AIM: Everything from the first line to the line containing "holder.rotation_euler = (target" is to be repeated exactly; nothing past it.
----- RAW DATA
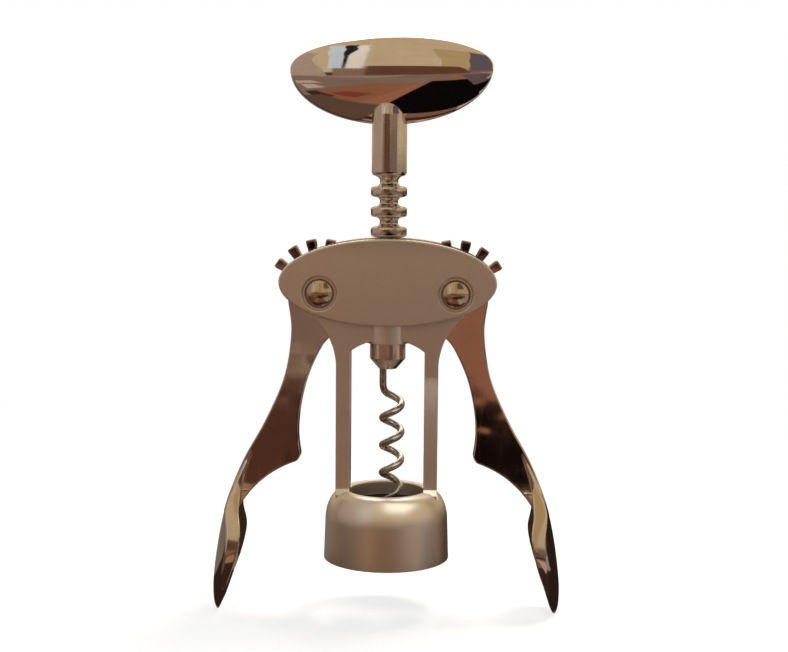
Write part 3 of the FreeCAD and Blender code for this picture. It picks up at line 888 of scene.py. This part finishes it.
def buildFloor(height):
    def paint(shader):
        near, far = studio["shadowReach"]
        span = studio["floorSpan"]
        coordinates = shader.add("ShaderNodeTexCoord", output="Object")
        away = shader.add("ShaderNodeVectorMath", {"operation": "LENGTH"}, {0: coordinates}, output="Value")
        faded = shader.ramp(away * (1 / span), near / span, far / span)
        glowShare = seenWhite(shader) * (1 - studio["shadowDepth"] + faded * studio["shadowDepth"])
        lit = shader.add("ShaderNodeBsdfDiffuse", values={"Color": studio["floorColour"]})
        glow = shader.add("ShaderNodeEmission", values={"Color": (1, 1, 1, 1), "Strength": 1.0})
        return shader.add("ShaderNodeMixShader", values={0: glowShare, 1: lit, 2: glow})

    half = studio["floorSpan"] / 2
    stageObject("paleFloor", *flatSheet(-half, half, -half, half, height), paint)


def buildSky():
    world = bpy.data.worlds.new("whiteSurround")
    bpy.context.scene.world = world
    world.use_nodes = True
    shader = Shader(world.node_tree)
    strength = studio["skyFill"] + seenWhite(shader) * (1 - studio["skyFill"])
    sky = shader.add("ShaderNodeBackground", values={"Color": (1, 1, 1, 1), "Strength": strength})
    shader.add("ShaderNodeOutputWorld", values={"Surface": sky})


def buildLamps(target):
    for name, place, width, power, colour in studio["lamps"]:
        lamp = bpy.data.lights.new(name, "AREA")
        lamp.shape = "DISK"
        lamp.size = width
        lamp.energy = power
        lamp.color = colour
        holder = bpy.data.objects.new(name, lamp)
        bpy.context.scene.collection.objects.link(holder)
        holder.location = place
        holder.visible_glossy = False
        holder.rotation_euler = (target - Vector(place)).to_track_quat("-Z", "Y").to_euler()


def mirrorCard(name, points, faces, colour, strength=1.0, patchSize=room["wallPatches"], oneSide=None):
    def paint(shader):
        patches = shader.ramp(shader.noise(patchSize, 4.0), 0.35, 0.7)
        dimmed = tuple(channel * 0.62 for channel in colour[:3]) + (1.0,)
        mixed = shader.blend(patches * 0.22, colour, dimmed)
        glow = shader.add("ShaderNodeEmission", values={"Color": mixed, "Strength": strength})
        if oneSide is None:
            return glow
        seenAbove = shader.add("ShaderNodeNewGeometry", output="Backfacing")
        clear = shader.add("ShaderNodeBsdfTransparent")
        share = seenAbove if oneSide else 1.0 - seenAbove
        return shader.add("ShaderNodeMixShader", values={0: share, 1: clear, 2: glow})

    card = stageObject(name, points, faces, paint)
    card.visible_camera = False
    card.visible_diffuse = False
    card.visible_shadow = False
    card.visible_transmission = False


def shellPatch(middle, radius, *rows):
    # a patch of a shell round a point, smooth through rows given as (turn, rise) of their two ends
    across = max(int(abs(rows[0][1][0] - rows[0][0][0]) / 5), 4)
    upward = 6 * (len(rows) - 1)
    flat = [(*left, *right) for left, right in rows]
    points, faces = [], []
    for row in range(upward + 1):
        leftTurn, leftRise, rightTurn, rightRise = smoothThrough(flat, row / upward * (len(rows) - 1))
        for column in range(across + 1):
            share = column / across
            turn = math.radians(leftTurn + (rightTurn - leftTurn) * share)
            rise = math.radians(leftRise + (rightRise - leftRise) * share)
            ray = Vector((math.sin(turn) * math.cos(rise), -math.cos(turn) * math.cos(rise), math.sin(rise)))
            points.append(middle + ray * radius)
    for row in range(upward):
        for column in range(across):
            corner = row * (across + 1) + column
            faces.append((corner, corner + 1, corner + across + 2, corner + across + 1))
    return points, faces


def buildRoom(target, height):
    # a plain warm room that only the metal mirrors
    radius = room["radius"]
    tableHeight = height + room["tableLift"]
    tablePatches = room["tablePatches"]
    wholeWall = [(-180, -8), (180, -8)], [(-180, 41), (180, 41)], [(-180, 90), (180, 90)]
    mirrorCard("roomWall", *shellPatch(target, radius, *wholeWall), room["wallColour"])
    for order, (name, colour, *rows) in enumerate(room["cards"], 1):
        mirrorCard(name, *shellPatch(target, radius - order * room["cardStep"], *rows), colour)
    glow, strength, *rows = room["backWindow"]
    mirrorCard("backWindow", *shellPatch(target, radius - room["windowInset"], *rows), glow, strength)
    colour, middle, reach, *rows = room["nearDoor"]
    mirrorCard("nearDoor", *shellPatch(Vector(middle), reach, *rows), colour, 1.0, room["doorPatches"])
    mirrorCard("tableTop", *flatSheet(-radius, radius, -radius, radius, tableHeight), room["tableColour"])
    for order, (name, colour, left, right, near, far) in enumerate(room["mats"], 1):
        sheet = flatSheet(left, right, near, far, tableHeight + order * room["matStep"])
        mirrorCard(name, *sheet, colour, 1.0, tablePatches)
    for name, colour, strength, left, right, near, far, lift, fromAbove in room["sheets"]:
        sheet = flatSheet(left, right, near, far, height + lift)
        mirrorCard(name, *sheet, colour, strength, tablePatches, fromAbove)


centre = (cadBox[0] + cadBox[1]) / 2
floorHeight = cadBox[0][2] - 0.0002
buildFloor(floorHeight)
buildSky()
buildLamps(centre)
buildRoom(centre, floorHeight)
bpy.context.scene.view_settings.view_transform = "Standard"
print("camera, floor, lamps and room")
----------
SOLUTION FOR THIS EXERCISE:
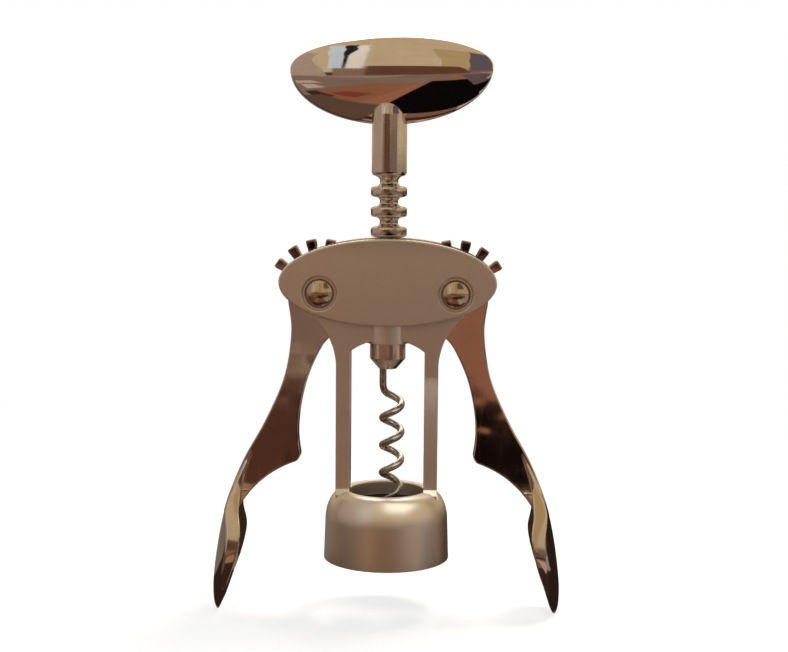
Write part 3 of the FreeCAD and Blender code for this picture. It picks up at line 888 of scene.py. This part finishes it.
def buildFloor(height):
    def paint(shader):
        near, far = studio["shadowReach"]
        span = studio["floorSpan"]
        coordinates = shader.add("ShaderNodeTexCoord", output="Object")
        away = shader.add("ShaderNodeVectorMath", {"operation": "LENGTH"}, {0: coordinates}, output="Value")
        faded = shader.ramp(away * (1 / span), near / span, far / span)
        glowShare = seenWhite(shader) * (1 - studio["shadowDepth"] + faded * studio["shadowDepth"])
        lit = shader.add("ShaderNodeBsdfDiffuse", values={"Color": studio["floorColour"]})
        glow = shader.add("ShaderNodeEmission", values={"Color": (1, 1, 1, 1), "Strength": 1.0})
        return shader.add("ShaderNodeMixShader", values={0: glowShare, 1: lit, 2: glow})

    half = studio["floorSpan"] / 2
    stageObject("paleFloor", *flatSheet(-half, half, -half, half, height), paint)


def buildSky():
    world = bpy.data.worlds.new("whiteSurround")
    bpy.context.scene.world = world
    world.use_nodes = True
    shader = Shader(world.node_tree)
    strength = studio["skyFill"] + seenWhite(shader) * (1 - studio["skyFill"])
    sky = shader.add("ShaderNodeBackground", values={"Color": (1, 1, 1, 1), "Strength": strength})
    shader.add("ShaderNodeOutputWorld", values={"Surface": sky})


def buildLamps(target):
    for name, place, width, power, colour in studio["lamps"]:
        lamp = bpy.data.lights.new(name, "AREA")
        lamp.shape = "DISK"
        lamp.size = width
        lamp.energy = power
        lamp.color = colour
        holder = bpy.data.objects.new(name, lamp)
        bpy.context.scene.collection.objects.link(holder)
        holder.location = place
        holder.visible_glossy = False
        holder.rotation_euler = (target - Vector(place)).to_track_quat("-Z", "Y").to_euler()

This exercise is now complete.